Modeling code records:
>> Start
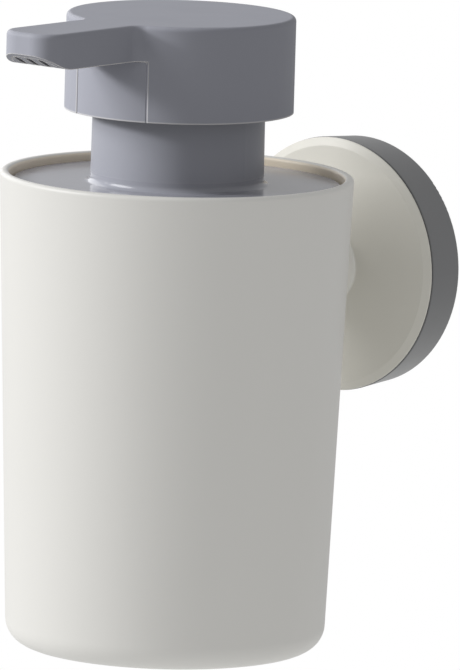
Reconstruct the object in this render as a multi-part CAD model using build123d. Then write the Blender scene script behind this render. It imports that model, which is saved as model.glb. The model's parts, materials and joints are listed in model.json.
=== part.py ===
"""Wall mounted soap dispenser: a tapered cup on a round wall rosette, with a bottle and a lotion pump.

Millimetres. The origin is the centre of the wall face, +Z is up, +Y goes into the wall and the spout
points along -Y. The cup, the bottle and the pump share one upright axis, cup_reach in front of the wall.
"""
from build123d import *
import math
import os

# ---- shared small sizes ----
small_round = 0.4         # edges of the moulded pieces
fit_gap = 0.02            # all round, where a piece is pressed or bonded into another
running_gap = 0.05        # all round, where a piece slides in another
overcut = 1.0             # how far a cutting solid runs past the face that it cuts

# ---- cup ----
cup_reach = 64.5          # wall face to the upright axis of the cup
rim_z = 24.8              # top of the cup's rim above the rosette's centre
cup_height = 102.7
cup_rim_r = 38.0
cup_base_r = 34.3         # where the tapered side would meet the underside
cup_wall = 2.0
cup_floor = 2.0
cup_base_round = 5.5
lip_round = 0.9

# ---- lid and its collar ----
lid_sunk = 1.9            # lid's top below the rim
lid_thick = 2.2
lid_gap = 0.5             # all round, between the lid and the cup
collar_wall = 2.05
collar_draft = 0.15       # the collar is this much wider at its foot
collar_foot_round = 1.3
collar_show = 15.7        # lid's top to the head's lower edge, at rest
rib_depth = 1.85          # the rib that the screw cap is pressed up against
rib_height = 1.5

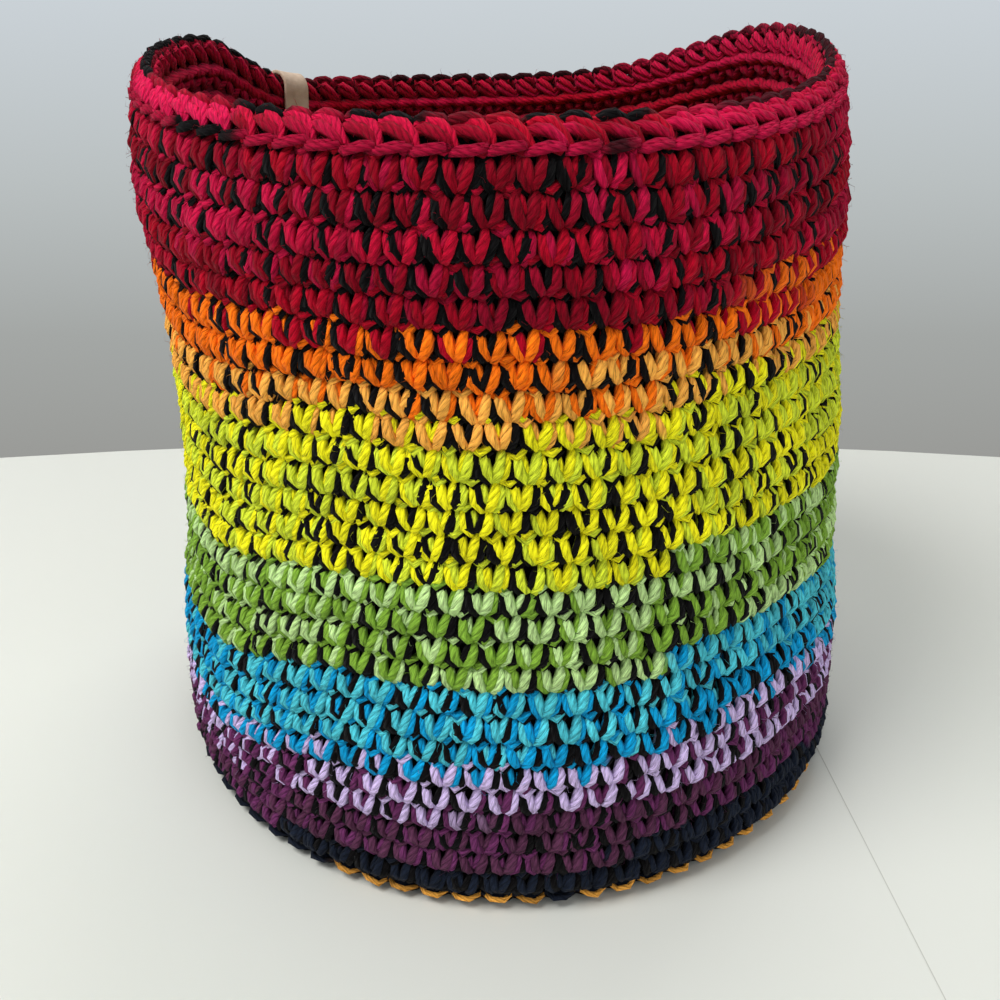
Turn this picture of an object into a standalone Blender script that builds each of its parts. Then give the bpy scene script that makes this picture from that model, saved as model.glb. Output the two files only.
>> End
Task instructions: Read the entries and select each line where the word "from" is found.

Output for this task:
from build123d import *
Turn this picture of an object into a standalone Blender script that builds each of its parts. Then give the bpy scene script that makes this picture from that model, saved as model.glb. Output the two files only.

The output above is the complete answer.